In June, Lengyel was appointed by President Barack Obama as the 28th chief of the National Guard Bureau and became the seventh member of the Joint Chiefs of Staff, the U.S. Department of Defense's senior advisory body.
As chief, Lengyel serves as a military advisor to the president, secretary of defense and the National Security Council. He works directly with the 54 adjutant generals in the states, territories and the District of Columbia to fulfill the needs of those areas. And he's responsible for ensuring that more than 453,000 National Guard members are ready to secure the homeland and provide combat resources to the Army and Air Force if necessary.
"It's very meaningful to be selected as the chief of the National Guard Bureau. I never, in all my career, aspired to this or thought it would be possible," says the four-star general. "I'm pretty proud."
In the late 1970s, Lengyel came to the university as a chemistry major thanks to a scholarship from the Air Force ROTC program, an affinity for Denton and buddies from San Antonio who also had applied.
"As a college town, Denton had all the things college kids liked," says Lengyel, who spent his free time playing tennis and listening to music, often at The Crossroads, a rock 'n' roll club.
After completing the ROTC program, he joined the U.S. Air Force as a commissioned officer in 1981. He spent 10 years piloting the F-16 aircraft and serving the Air Force in Nevada, South Korea, Arizona and Germany as a weapons officer and flight instructor.
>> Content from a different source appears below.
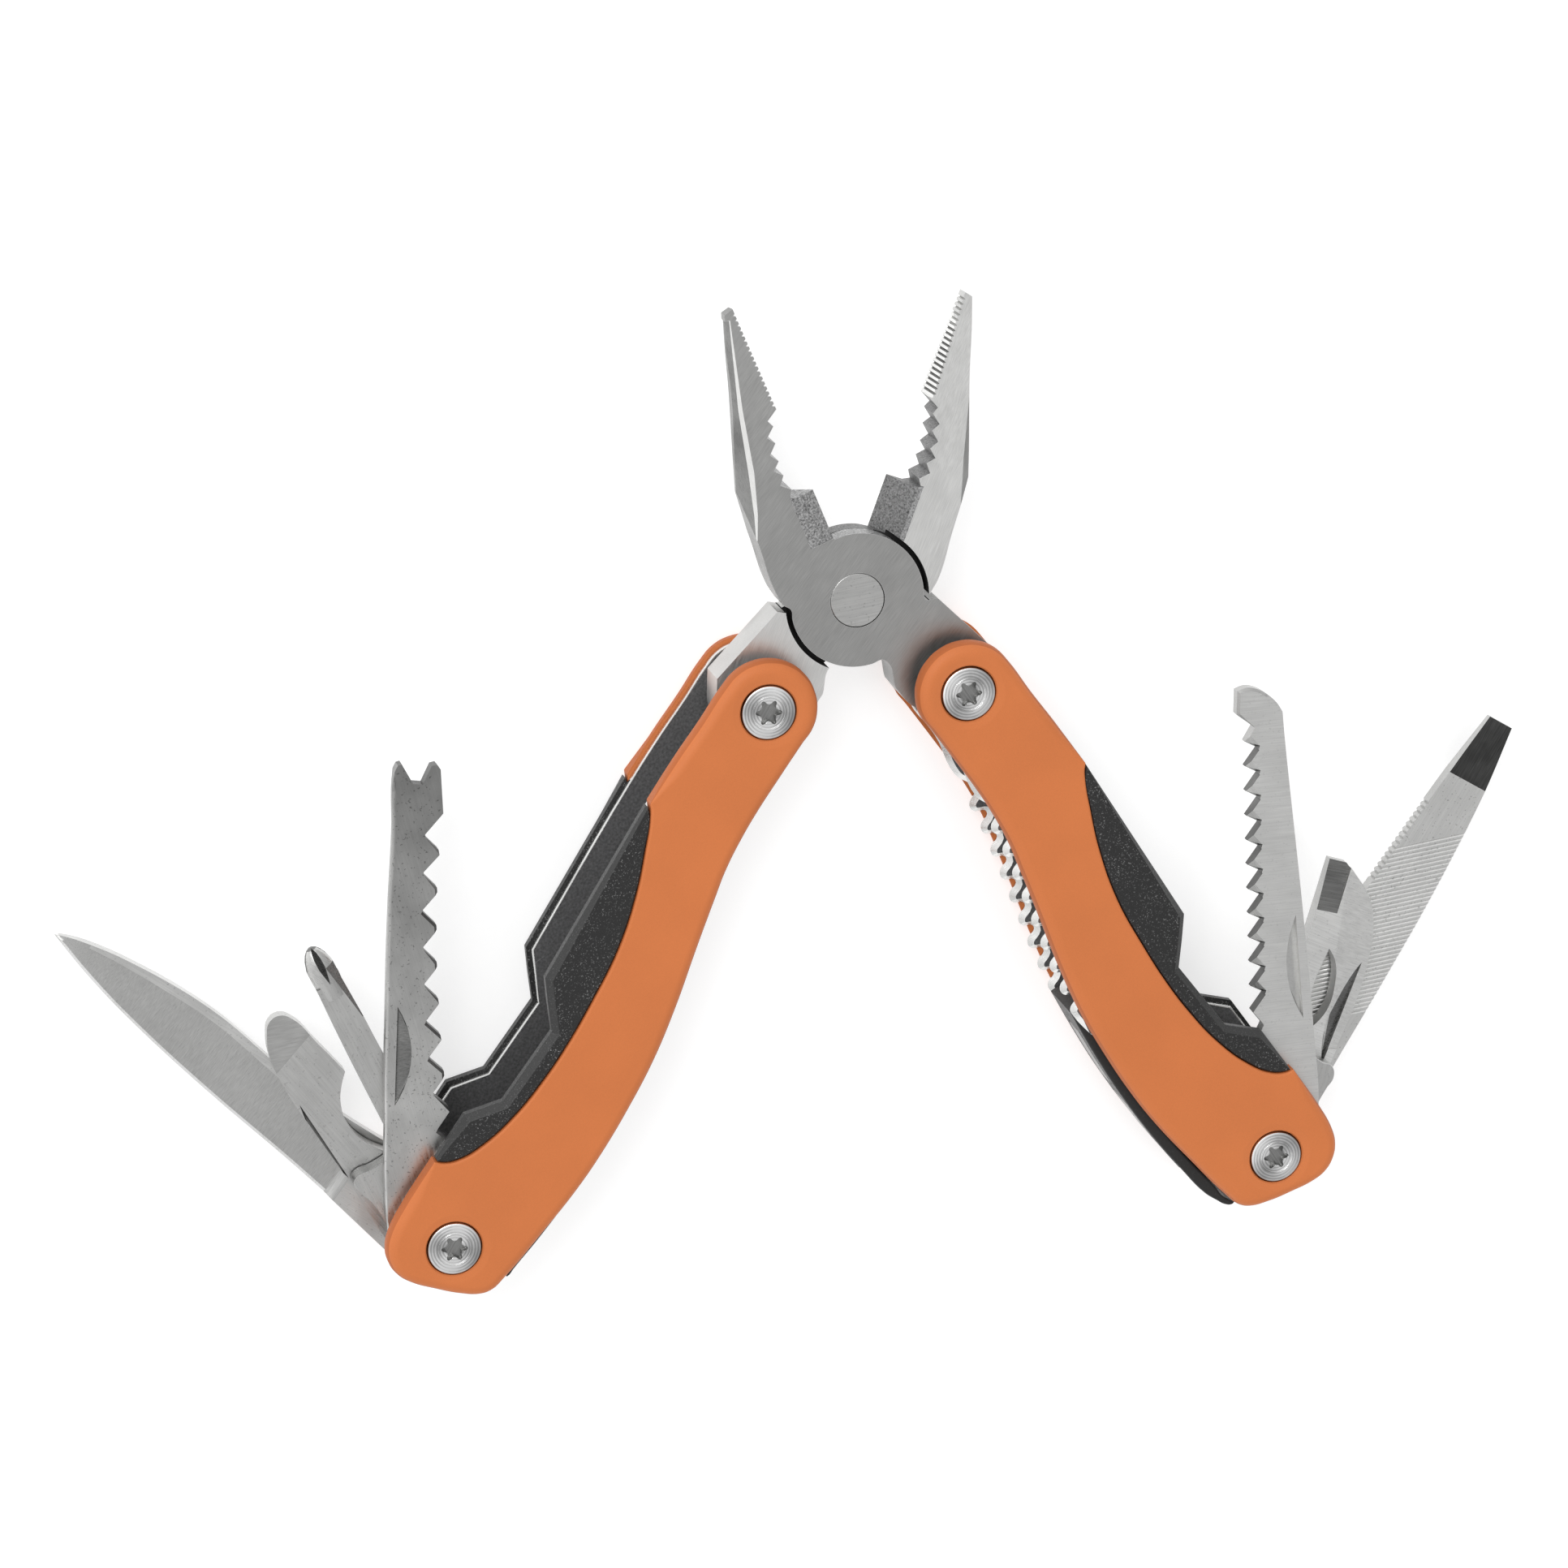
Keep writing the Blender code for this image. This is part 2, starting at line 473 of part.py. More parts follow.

He served in Operations Desert Storm, Provide Comfort, Southern Watch and Enduring Freedom.
Read the Joseph Lengyel Q&A.
"As the son of a pilot, I knew the lifestyle of the Air Force, often moving around and living in other countries, and that appealed to me," Lengyel says. "I have always admired my dad and wanted to follow in his footsteps."
His father, Lt. Col. Lauren "Laurie" Lengyel, was an F-4 pilot who was held in Vietnam as a prisoner of war for six years before resuming combat missions.
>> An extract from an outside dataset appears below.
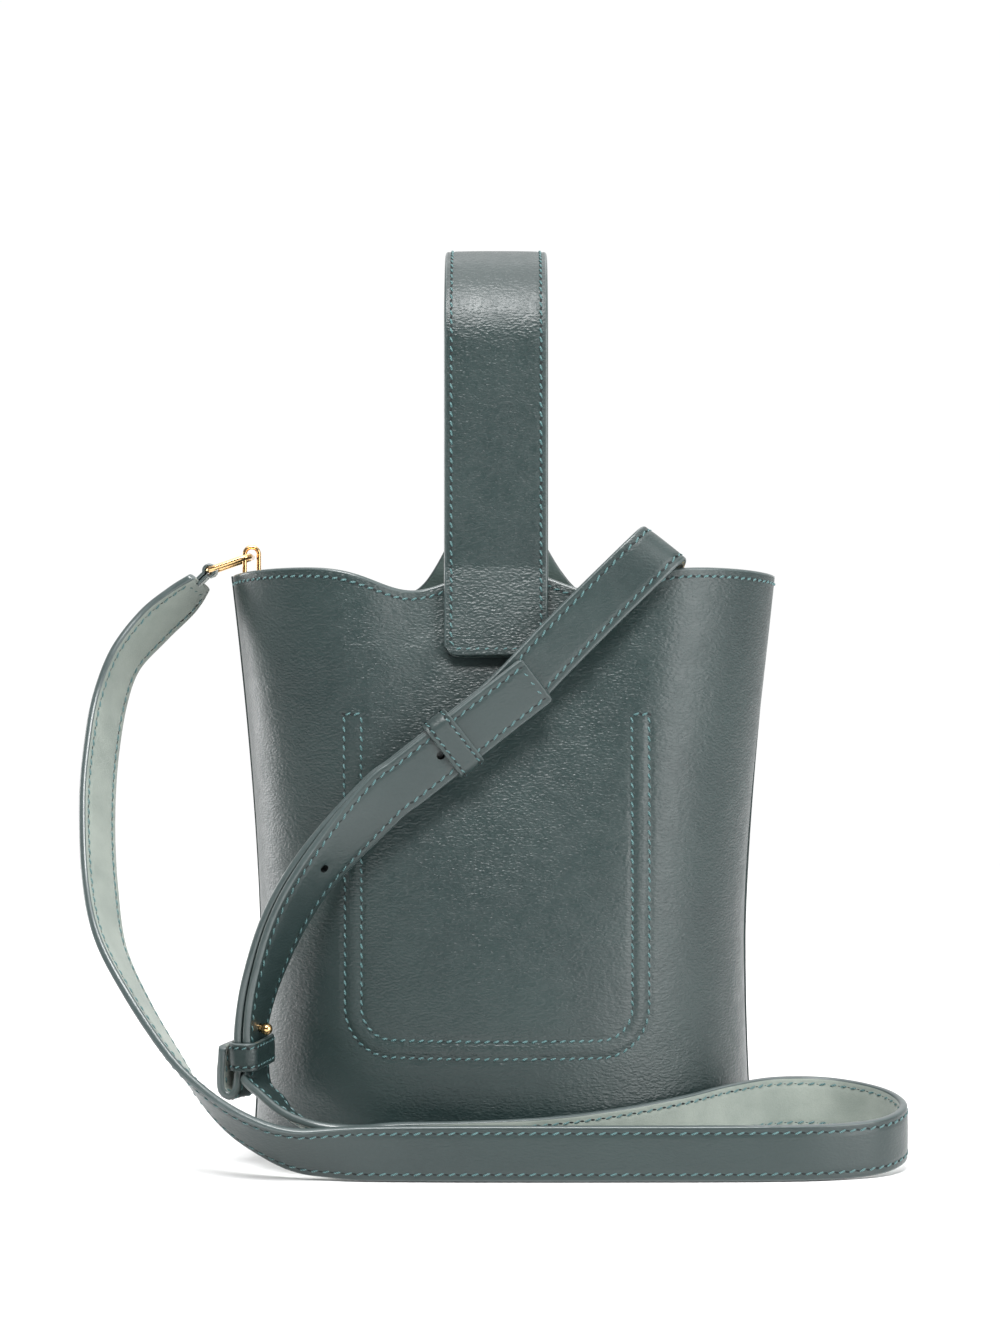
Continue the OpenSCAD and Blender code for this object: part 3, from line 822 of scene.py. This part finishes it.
def disc(name, low, top, inset, mats, body, slot, stands_for, pillow=0.0, rings=14, sides=160):
    """Closed oval plate with a rounded upper edge, swollen by pillow at its middle."""
    u = np.linspace(0, 2 * math.pi, sides, endpoint=False)
    rim = wall(u, np.zeros_like(u), inset)
    grid = []
    for k in range(rings):
        share = (k + 0.5) / rings
        grid.append(np.column_stack([rim[:, :2] * share, np.full(sides, low)]))
    for share, z in ((1.0, low + 0.15), (1.0, top - 0.4)):
        grid.append(np.column_stack([rim[:, :2] * share, np.full(sides, z)]))
    for k in range(rings, 0, -1):
        share = (k - 0.5) / rings if k < rings else 0.995
        lift = pillow * (1 - share**2)
        grid.append(np.column_stack([rim[:, :2] * share, np.full(sides, top + lift)]))
    obj = make(name, np.concatenate(grid), capped_tube(len(grid), sides), mats, body=body,
               slot=slot, stands_for=stands_for)
    flip_if_inside_out(obj)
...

The younger Lengyel left active duty in 1991 to join the Air National Guard as a reserve officer and begin his career as a commercial pilot with Delta Air Lines. Although he wasn't looking to return to active duty, he felt compelled to apply in 2004 for the job of the Air National Guard advisor to the commander in Germany. He had met his wife, Sally, a logistics officer, when they were both stationed there.
"The opportunity was one I felt qualified for, and my wife and I liked the idea of returning to Germany," he says.
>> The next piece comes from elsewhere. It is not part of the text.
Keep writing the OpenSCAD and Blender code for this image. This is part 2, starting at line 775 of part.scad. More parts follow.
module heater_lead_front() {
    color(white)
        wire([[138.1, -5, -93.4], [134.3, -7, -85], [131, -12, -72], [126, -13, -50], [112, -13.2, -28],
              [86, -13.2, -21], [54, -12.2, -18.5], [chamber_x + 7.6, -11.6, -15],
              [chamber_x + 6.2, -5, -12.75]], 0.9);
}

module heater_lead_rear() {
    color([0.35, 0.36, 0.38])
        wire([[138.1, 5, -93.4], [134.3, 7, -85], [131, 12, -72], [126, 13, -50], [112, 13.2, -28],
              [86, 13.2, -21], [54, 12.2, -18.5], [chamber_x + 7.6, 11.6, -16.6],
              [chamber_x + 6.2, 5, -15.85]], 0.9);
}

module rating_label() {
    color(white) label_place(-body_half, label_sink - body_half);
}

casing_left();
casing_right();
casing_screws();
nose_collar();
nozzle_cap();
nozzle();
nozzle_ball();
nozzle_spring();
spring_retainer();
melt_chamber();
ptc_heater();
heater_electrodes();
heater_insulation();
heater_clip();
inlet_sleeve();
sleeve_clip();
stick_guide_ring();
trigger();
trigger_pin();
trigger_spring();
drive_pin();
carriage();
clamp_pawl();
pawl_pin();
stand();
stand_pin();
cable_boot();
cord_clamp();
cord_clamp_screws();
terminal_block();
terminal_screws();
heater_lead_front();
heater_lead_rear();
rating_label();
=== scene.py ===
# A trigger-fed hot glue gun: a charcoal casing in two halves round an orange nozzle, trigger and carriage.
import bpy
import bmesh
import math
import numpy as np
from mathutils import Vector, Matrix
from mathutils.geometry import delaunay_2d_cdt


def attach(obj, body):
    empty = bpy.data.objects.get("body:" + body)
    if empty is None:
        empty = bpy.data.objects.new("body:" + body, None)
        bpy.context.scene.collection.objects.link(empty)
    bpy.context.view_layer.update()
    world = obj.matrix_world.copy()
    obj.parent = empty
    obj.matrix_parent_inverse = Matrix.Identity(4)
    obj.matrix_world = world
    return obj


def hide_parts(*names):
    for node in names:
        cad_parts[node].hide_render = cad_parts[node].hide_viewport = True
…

It was saying "yes" to opportunities in the last dozen years that elevated Lengyel to the guard's highest post.
"It just seemed like every job after that one led to someone asking me to do another job," Lengyel says.
He credits his civilian career and time as a reserve officer for providing a unique perspective that empowers him to be an effective leader for the National Guard.
"I learned firsthand how to manage and train part-time soldiers and airmen, people who have another full-time career," Lengyel says. "I know what's important when leading those with other commitments."